## Aim of the exercise:
Going through the material below, please gather all lines with the word "frame" in them.

## Material provided:
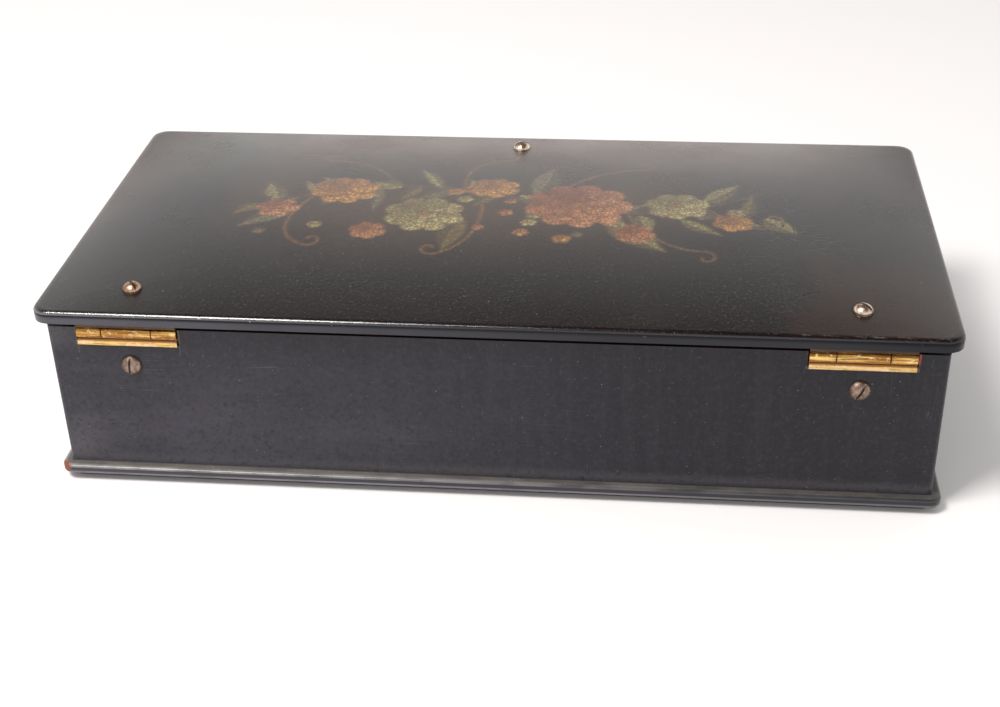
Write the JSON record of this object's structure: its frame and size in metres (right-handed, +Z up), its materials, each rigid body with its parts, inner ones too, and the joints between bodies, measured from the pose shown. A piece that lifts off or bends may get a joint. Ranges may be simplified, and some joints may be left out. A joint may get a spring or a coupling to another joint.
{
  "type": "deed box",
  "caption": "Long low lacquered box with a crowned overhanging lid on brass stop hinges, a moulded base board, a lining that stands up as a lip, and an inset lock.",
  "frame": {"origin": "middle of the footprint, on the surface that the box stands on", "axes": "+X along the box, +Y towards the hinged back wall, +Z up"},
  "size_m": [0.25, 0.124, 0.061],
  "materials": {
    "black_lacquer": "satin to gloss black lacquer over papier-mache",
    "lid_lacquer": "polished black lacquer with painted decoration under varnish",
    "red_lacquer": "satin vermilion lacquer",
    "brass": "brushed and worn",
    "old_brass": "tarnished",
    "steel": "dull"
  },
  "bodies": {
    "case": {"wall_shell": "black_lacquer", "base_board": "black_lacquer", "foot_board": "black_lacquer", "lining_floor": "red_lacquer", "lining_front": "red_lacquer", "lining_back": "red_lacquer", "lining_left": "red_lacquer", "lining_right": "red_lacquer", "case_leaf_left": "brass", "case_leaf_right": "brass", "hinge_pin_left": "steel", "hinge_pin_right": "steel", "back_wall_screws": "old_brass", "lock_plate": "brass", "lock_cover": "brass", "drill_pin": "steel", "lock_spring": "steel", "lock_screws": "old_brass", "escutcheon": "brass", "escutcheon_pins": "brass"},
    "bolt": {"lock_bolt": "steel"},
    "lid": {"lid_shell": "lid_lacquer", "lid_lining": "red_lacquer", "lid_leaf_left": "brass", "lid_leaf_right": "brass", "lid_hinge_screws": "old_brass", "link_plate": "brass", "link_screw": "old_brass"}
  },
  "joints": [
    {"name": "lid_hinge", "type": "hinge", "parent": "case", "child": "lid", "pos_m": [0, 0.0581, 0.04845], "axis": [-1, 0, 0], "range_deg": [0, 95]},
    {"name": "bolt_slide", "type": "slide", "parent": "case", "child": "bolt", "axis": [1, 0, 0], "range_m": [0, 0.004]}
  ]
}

## Output for this task:
Write the JSON record of this object's structure: its frame and size in metres (right-handed, +Z up), its materials, each rigid body with its parts, inner ones too, and the joints between bodies, measured from the pose shown. A piece that lifts off or bends may get a joint. Ranges may be simplified, and some joints may be left out. A joint may get a spring or a coupling to another joint.
  "frame": {"origin": "middle of the footprint, on the surface that the box stands on", "axes": "+X along the box, +Y towards the hinged back wall, +Z up"},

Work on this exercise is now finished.